WASHINGTON - House Speaker Nancy Pelosi said yesterday that before the Bush administration seeks access to the remainder of a $700 billion financial-rescue fund Congress should specify that the money be used to reduce mortgage foreclosures.

WASHINGTON - House Speaker Nancy Pelosi said yesterday that before the Bush administration seeks access to the remainder of a $700 billion financial-rescue fund Congress should specify that the money be used to reduce mortgage foreclosures.

The Treasury Department has come under bipartisan criticism in Congress for shifting its strategy away from making large purchases of troubled mortgage assets. A Government Accountability Office report and a congressional oversight panel both raised questions about the Treasury's approach and whether it was living up to congressional expectations.

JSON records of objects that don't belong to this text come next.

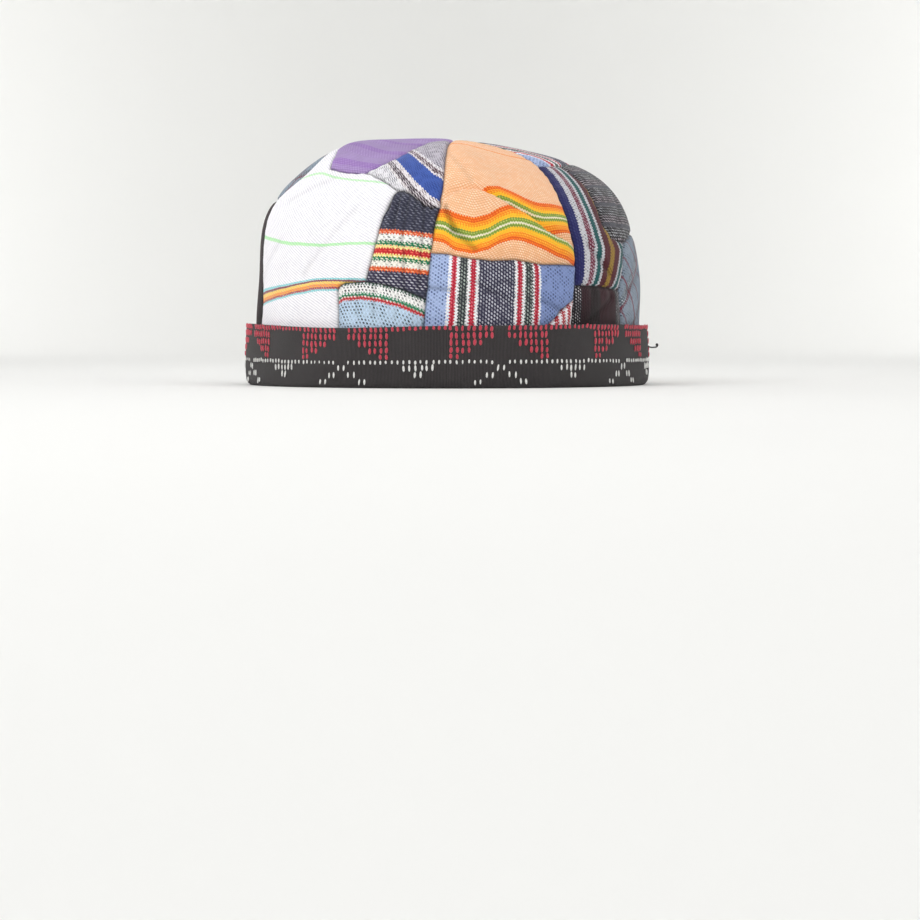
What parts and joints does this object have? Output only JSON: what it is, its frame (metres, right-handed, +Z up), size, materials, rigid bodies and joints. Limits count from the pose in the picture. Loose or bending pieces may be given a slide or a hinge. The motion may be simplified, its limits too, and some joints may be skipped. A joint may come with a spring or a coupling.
{
  "type": "skullcap",
  "caption": "Close-fitting domed cap of sewn cloth patches in upright gores, on a dark ribbed knitted band folded up as a cuff",
  "frame": {"origin": "the middle of the cuff, on the plane of its lower edge", "axes": "+Z up to the crown, -Y the front, +X the right-hand side seen from the front"},
  "size_m": [0.1942, 0.2048, 0.1182],
  "materials": {
    "cuff_knit": "dark ribbed knit with red and white floats",
    "cloth_white": "white diagonal twill",
    "cloth_pale_blue": "pale blue and white dotted weave",
    "cloth_bands": "navy weave with coloured bands",
    "cloth_lilac": "mottled lilac weave",
    "cloth_blue_twill": "white diagonal weave with a blue band",
    "cloth_orange": "peach weave with orange and green zigzag stripes",
    "cloth_upright": "pale blue and navy weave with red and white stripes",
    "cloth_corner": "red and white weave",
    "cloth_narrow": "dark weave with narrow stripes",
    "cloth_maroon": "dark maroon weave",
    "cloth_black_white": "black and white diagonal weave",
    "cloth_plaid": "pale plaid weave with burgundy lines"
  },
  "bodies": {
    "root": {"cuff": "cuff_knit", "front_left_white": "cloth_white", "front_left_pale_blue": "cloth_pale_blue", "front_left_bands": "cloth_bands", "front_left_blue_twill": "cloth_blue_twill", "front_left_lilac": "cloth_lilac", "front_right_orange": "cloth_orange", "front_right_upright": "cloth_upright", "front_right_corner": "cloth_corner", "right_maroon": "cloth_maroon", "right_narrow_stripes": "cloth_narrow", "right_plaid": "cloth_plaid", "right_black_white": "cloth_black_white", "right_top": "cloth_upright", "back_right_bands": "cloth_bands", "back_right_white": "cloth_white", "back_right_orange": "cloth_orange", "back_low_upright": "cloth_upright", "back_middle_black_white": "cloth_black_white", "back_top_lilac": "cloth_lilac", "back_left_narrow_stripes": "cloth_narrow", "back_left_maroon": "cloth_maroon", "back_left_plaid": "cloth_plaid"}
  },
  "joints": []
}
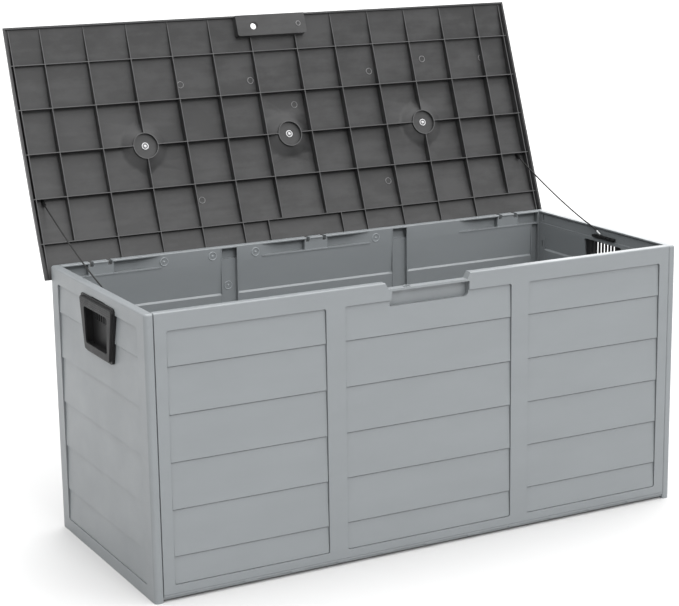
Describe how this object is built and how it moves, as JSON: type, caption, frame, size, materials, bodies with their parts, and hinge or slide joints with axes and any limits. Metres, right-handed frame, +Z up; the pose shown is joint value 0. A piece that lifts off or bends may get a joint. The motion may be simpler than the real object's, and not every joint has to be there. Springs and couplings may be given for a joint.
{
  "type": "deck storage box",
  "caption": "Rectangular outdoor storage box with clapboard-look walls, a domed ribbed lid on pinned hinges, carrying handles and cord lid stays.",
  "frame": {"origin": "centre of the footprint, on the ground, under the middle of the floor panel", "axes": "+X along the front to the right, +Y to the back, +Z up"},
  "size_m": [1.12, 0.6419, 0.9404],
  "materials": {
    "wall_plastic": "moulded light blue-grey, fine grain",
    "lid_plastic": "moulded dark grey, slight sheen",
    "handle_plastic": "moulded charcoal",
    "pin_plastic": "smooth grey",
    "cord_black": "tight black cord",
    "sleeve_metal": "crimped"
  },
  "bodies": {
    "box": {"front_panel": "wall_plastic", "back_panel": "wall_plastic", "left_side_panel": "wall_plastic", "right_side_panel": "wall_plastic", "floor_panel": "wall_plastic", "left_handle": "handle_plastic", "right_handle": "handle_plastic", "left_stay_anchor": "handle_plastic", "right_stay_anchor": "handle_plastic", "left_stay_cord": "cord_black", "right_stay_cord": "cord_black", "left_stay_sleeve": "sleeve_metal", "right_stay_sleeve": "sleeve_metal"},
    "lid": {"lid": "lid_plastic", "hinge_pin_left": "pin_plastic", "hinge_pin_centre": "pin_plastic", "hinge_pin_right": "pin_plastic", "left_stay_clip": "handle_plastic", "right_stay_clip": "handle_plastic"}
  },
  "joints": [
    {"name": "lid_hinge", "type": "hinge", "parent": "box", "child": "lid", "pos_m": [0, 0.228, 0.498], "axis": [-1, 0, 0], "range_deg": [-110.5, 0], "deforming": ["left_stay_cord", "right_stay_cord"]}
  ]
}
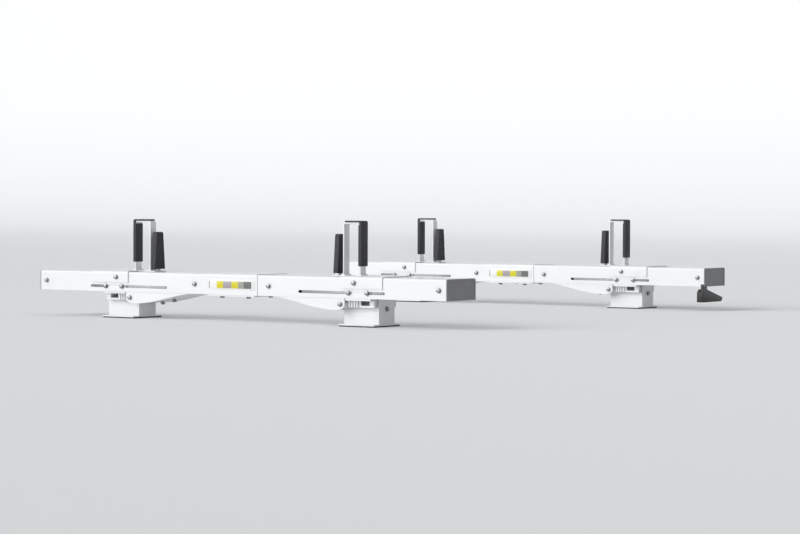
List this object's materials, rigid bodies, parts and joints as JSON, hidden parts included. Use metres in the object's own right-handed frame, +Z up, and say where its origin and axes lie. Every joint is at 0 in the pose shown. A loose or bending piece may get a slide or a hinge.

"It wasn't only until we intensified the provisions that related to keeping people in their homes that this legislation even passed the House of Representatives," Pelosi, D-Calif., told reporters yesterday. "But it has been totally ignored by the administration."

The Treasury has spent much of the first $350 billion of the Troubled Asset Relief Program on injecting capital into financial institutions to help ease the credit crunch.

Pelosi said she has spoken to House Financial Services Committee Chairman Barney Frank, D-Mass., about the possibility of drafting new legislation to specify the need to ease foreclosures.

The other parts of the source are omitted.